Housed in a 19th-century warehouse on the Barcelona port, this museum was created to preserve, exhibit, and disseminate Catalonian history. It is a dynamic and contemporary cultural center where the past is brought to life through artifacts, documents, historical re-creations, mixed media presentations, and interactive displays. Beyond regular exhibitions, there are also learning opportunities in the form of historical archives and libraries, as well as a dedicated educational department. Move from prehistoric times to the modern era, explore with a topographic model of Catalonia under your feet, wind down on the rooftop terrace with hot coffee and exquisite vistas, then swing by the souvenir shop on your way out.
An unfinished religious icon that is steeped in profound cultural value and features an incomparable aesthetic, the Basilica de la Sagrada Familia is an astounding marvel.
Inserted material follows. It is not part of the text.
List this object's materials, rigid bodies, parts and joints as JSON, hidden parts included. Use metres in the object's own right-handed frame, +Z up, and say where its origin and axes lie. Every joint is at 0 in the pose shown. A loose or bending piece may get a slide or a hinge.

Gaudí began working on this utterly surreal temple, now a renowned UNESCO World Heritage Site, in 1882. Originally intended to be a modest, neo-Gothic church, the Basilica de la Sagrada Familia has since become arguably the most iconic building in all of Barcelona. Gaudí broke away from the reigning neo-Gothic style in the late-19th and early-20th centuries, imbuing his architecture with symbolic meaning and pioneering the Catalan Modernism movement. Intricate details like palm-tree pillars whose bases take the shapes of turtles, eye-catching colors, Baroque-style influences, and materials ranging from mosaic tiles to an array of stones converge to create an absolute masterpiece.
Architect Ricard Boffil designed the Teatre Nacional de Catalunya , the largest theater in the region, it was completed in 1997. The aim was to create a permanent public theater with a resident company. Nowadays, you can come and see performances by prestigious foreign and national companies, productions by the resident company and collaborations between resident and visiting companies. In addition, you can attend regular play-reading sessions. The institution organizes competitions and awards grants to new and up-and-coming playwrights to assist their development. There are three auditoriums equipped with state-of-the-art technology. The film library is open to the public and there's a spacious restaurant too. It is attractively situated beside the L' Auditori.
Sala Razzmatazz is a mecca for live concerts in Barcelona. Established in 2000, this club is home to five unique spaces that host top artists on the national and international music scene. Their events calendar is busy throughout the year and attracts varied patrons ranging for local music fans to traveling aficionados. The likes of Coldplay, Kanye West, David Byrne, Arctic Monkeys, The Strokes and Franz Ferdinand have taken centerstage here, representing an eclectic range of genres – from pop and rock, to indie and electronic.